In an attempt to learn the in's and out's of ML, I have been implementing a neural network optimizer in c++ and wrapped it with swig as a python module. Of course, the first problem I tackled was XOR via the following snip of code: 2 input layers, 2 hidden layers, 1 output layer.
from MikeLearn import NeuralNetwork
from MikeLearn import ClassificationOptimizer
import time
#=======================================================
# Training Set
#=======================================================
X = [[0,1],[1,0],[1,1],[0,0]]
Y = [[1],[1],[0],[0]]
nIn = len(X[0])
nOut = len(Y[0])
#=======================================================
# Model
#=======================================================
verbosity = 0
#Initualize neural network
# NeuralNetwork([nInputs, nHidden1, nHidden2,..,nOutputs],['Activation1','Activation2'...]
N = NeuralNetwork([nIn,2,nOut],['sigmoid','sigmoid'])

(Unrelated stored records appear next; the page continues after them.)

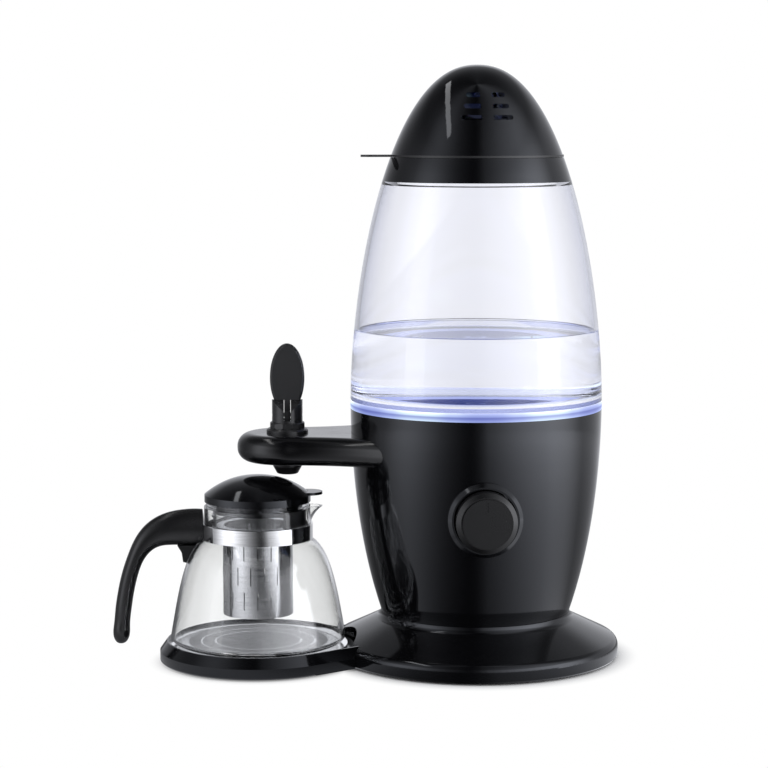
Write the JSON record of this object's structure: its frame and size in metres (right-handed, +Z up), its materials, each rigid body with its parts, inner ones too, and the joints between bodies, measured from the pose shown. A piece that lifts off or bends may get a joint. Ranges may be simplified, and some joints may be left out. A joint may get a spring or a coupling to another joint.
{
  "type": "automatic tea maker",
  "caption": "Bullet-shaped hot water dispenser with a clear lit tank, a lever tap on a side arm and a glass teapot on a joined tray.",
  "frame": {"origin": "on the surface that the machine stands on, below the axis of the tower", "axes": "+Z up, the control knob faces -Y, the arm, tray and teapot lie towards -X"},
  "size_m": [0.3652, 0.2099, 0.426],
  "materials": {
    "black_gloss": "smooth glossy black moulding",
    "black_satin": "satin black moulding",
    "clear_tank": "clear polycarbonate, smooth",
    "clear_glass": "clear borosilicate glass",
    "clear_grey": "translucent grey plastic, smooth",
    "light_band": "frosted diffuser lit violet-blue",
    "polished_steel": "polished stainless steel",
    "brushed_steel": "brushed stainless steel",
    "cast_aluminium": "as cast",
    "tap_brass": "machined",
    "screw_steel": "zinc plated",
    "black_rubber": "matt rubber",
    "silicone": "translucent silicone",
    "board_green": "solder mask"
  },
  "bodies": {
    "machine": {"base_plinth": "black_gloss", "base_bottom_plate": "black_satin", "base_foot_ring": "black_rubber", "base_screws": "screw_steel", "cord_gland": "black_rubber", "control_board": "board_green", "pot_tray": "black_gloss", "tray_plate": "brushed_steel", "tray_feet": "black_rubber", "tray_screws": "screw_steel", "lower_housing": "black_gloss", "housing_screws": "screw_steel", "support_deck": "black_satin", "deck_screws": "screw_steel", "heater_plate": "brushed_steel", "heater_casting": "cast_aluminium", "thermostat": "polished_steel", "tank_seal": "silicone", "led_board": "board_green", "light_ring": "light_band", "tank": "clear_tank", "collar": "black_gloss", "knob_bezel": "black_gloss", "selector_switch": "black_satin", "switch_nut": "screw_steel", "arm_upper": "black_satin", "arm_lower": "black_satin", "arm_screws": "screw_steel", "water_pipe": "silicone", "tap_body": "tap_brass", "tap_flange": "black_satin", "ring_nut": "black_satin", "tap_collar": "black_satin", "nozzle": "black_satin", "valve_spring": "polished_steel"},
    "lid": {"dome_lid": "black_gloss", "lid_plate": "black_satin", "lid_seal": "silicone"},
    "knob": {"knob": "black_satin", "knob_shaft": "polished_steel"},
    "lever": {"lever_paddle": "black_satin", "lever_pin": "polished_steel"},
    "valve": {"valve_stem": "polished_steel", "valve_washer": "silicone"},
    "pot": {"pot_glass": "clear_glass", "neck_band": "polished_steel", "pot_handle": "black_satin", "handle_screw": "polished_steel", "infuser": "brushed_steel", "infuser_holder": "clear_grey", "holder_clip": "black_satin"},
    "pot_lid": {"pot_lid": "black_gloss"}
  },
  "joints": [
    {"name": "lid_lift", "type": "slide", "parent": "machine", "child": "lid", "axis": [0, 0, 1], "range_m": [0, 0.09]},
    {"name": "knob_turn", "type": "hinge", "parent": "machine", "child": "knob", "pos_m": [0, -0.1, 0.113], "axis": [0, -1, 0], "range_deg": [-135, 135]},
    {"name": "lever_tilt", "type": "hinge", "parent": "machine", "child": "lever", "pos_m": [-0.136, 0, 0.176], "axis": [1, 0, 0], "range_deg": [0, 25], "stiffness_Nm_per_rad": 0.1, "springref_deg": -5.73},
    {"name": "valve_press", "type": "slide", "parent": "machine", "child": "valve", "axis": [0, 0, 1], "range_m": [-0.0022, 0], "deforming": ["valve_spring"]},
    {"name": "pot_withdraw", "type": "slide", "parent": "machine", "child": "pot", "axis": [0, -0.9511, 0.309], "range_m": [0, 0.16]},
    {"name": "pot_lid_turn", "type": "hinge", "parent": "pot", "child": "pot_lid", "pos_m": [-0.1575, -0.016, 0.116], "axis": [0, 0, 1], "range_deg": [-90, 90]}
  ],
  "couplings": [
    {"joint": "valve_press", "follows": "lever_tilt", "m_per_rad": -0.005}
  ]
}
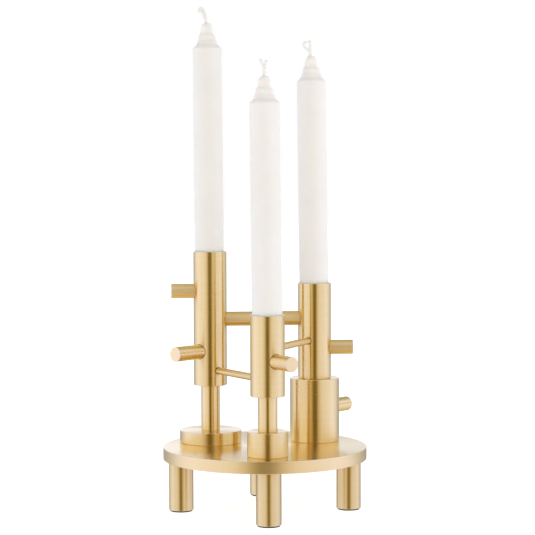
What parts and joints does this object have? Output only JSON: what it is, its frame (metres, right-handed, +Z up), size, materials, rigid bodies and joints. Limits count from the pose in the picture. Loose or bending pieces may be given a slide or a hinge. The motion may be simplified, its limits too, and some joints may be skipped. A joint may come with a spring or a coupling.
{
  "type": "tabletop candelabra",
  "caption": "Brass table candelabra: a round plate on short legs carries towers of different heights, tied by cross rods and set with stub pegs, each with a socket for a dinner candle.",
  "frame": {"origin": "on the axis of the round base plate, at the height of the table the feet stand on; this is within 1.7 mm of the bounding box's bottom centre, because only the front peg reaches past the plate's edge", "axes": "+Z up along the towers and candles; the legs stand on the X and Y axes; -Y is the front, where the shortest tower stands; +X is to the right seen from the front"},
  "size_m": [0.152, 0.1552, 0.377],
  "materials": {
    "satin_brass": "satin, fine turned and lengthwise brushed grain, small bright chamfers",
    "screw_steel": "zinc-plated steel fasteners, hidden in the assembly",
    "foot_rubber": "matt black glued foot disc",
    "candle_wax": "smooth white wax, slightly translucent, soft sheen",
    "cotton_wick": "unlit braided white cotton"
  },
  "bodies": {
    "stand": {"base_plate": "satin_brass", "leg_front": "satin_brass", "leg_stud_front": "screw_steel", "foot_pad_front": "foot_rubber", "leg_right": "satin_brass", "leg_stud_right": "screw_steel", "foot_pad_right": "foot_rubber", "leg_back": "satin_brass", "leg_stud_back": "screw_steel", "foot_pad_back": "foot_rubber", "leg_left": "satin_brass", "leg_stud_left": "screw_steel", "foot_pad_left": "foot_rubber", "left_pedestal": "satin_brass", "left_stem": "satin_brass", "left_tube": "satin_brass", "left_base_screw": "screw_steel", "left_tube_stud": "screw_steel", "centre_pedestal": "satin_brass", "centre_stem": "satin_brass", "centre_tube": "satin_brass", "centre_base_screw": "screw_steel", "centre_tube_stud": "screw_steel", "right_pedestal": "satin_brass", "right_tube": "satin_brass", "right_base_screw": "screw_steel", "right_tube_stud": "screw_steel", "left_upper_peg": "satin_brass", "left_upper_peg_stud": "screw_steel", "left_lower_peg": "satin_brass", "left_lower_peg_stud": "screw_steel", "centre_peg": "satin_brass", "centre_peg_stud": "screw_steel", "right_upper_peg": "satin_brass", "right_upper_peg_stud": "screw_steel", "right_lower_peg": "satin_brass", "right_lower_peg_stud": "screw_steel", "cross_rod": "satin_brass", "left_link_rod": "satin_brass", "right_link_rod": "satin_brass"},
    "left_taper": {"left_candle": "candle_wax", "left_wick": "cotton_wick"},
    "centre_taper": {"centre_candle": "candle_wax", "centre_wick": "cotton_wick"},
    "right_taper": {"right_candle": "candle_wax", "right_wick": "cotton_wick"}
  },
  "joints": [
    {"name": "left_candle_lift", "type": "slide", "parent": "stand", "child": "left_taper", "axis": [0, 0, 1], "range_m": [0, 0.03]},
    {"name": "centre_candle_lift", "type": "slide", "parent": "stand", "child": "centre_taper", "axis": [0, 0, 1], "range_m": [0, 0.03]},
    {"name": "right_candle_lift", "type": "slide", "parent": "stand", "child": "right_taper", "axis": [0, 0, 1], "range_m": [0, 0.03]}
  ]
}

N.setLoggerVerbosity(verbosity)
#Initialize the classification optimizer
#ClassificationOptimizer(NeuralNetwork,Xtrain,Ytrain)
Opt = ClassificationOptimizer(N,X,Y)
Opt.setLoggerVerbosity(verbosity)
start_time = time.time();
#fit data
#fit(nEpoch,LearningRate)
E = Opt.fit(10000,0.1)
print("--- %s seconds ---" % (time.time() - start_time))
#Make a prediction
print(Opt.predict(X))
This snippet of code yields the following output (Correct answer would be [1,1,0,0])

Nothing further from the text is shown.